DATA FOR THIS EXERCISE:
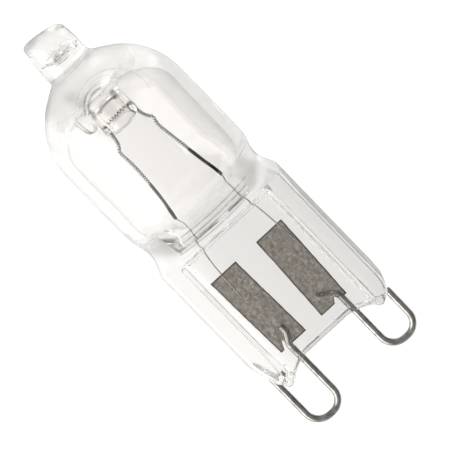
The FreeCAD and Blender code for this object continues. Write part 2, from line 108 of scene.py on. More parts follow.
--
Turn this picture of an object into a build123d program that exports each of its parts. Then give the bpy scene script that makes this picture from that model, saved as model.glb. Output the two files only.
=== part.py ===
--
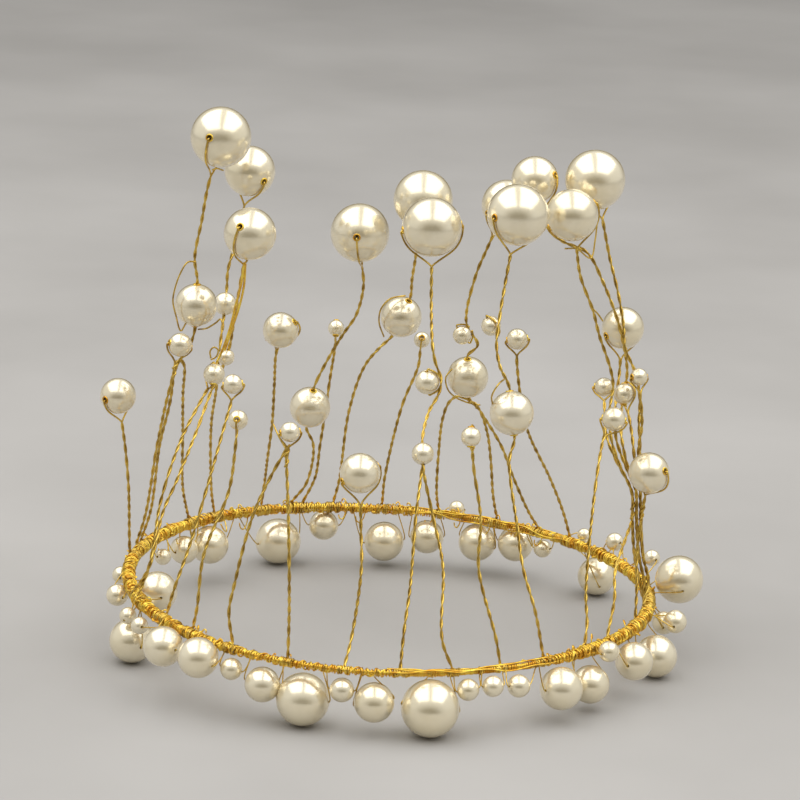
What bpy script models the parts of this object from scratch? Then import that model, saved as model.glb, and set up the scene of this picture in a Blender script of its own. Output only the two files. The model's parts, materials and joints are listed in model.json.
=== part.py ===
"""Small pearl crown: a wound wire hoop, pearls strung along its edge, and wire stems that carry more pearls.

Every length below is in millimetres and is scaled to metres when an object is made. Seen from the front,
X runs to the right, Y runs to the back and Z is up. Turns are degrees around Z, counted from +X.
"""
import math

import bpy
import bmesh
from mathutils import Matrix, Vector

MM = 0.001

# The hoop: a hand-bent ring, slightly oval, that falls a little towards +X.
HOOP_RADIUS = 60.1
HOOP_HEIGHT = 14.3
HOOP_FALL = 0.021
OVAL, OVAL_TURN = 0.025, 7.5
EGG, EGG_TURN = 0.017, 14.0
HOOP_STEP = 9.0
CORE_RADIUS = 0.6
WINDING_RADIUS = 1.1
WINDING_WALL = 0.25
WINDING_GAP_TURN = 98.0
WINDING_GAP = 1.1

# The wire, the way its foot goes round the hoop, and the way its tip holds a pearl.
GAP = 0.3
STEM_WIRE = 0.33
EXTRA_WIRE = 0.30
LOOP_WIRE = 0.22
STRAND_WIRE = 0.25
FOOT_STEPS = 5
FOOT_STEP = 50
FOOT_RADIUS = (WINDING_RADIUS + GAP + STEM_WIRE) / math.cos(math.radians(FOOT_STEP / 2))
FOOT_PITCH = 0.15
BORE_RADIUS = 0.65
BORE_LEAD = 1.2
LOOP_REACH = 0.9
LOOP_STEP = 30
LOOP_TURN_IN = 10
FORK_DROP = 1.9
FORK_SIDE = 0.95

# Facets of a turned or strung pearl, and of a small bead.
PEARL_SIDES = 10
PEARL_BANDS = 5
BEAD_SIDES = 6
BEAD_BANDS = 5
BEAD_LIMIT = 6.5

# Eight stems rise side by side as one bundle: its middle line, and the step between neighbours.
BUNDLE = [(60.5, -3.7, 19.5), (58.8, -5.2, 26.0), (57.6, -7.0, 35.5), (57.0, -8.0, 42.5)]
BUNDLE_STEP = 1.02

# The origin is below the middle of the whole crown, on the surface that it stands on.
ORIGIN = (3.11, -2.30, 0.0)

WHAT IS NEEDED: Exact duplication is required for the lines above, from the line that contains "What bpy script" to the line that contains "carry more pearls.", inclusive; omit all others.

SOLVED EXERCISE:
What bpy script models the parts of this object from scratch? Then import that model, saved as model.glb, and set up the scene of this picture in a Blender script of its own. Output only the two files. The model's parts, materials and joints are listed in model.json.
=== part.py ===
"""Small pearl crown: a wound wire hoop, pearls strung along its edge, and wire stems that carry more pearls.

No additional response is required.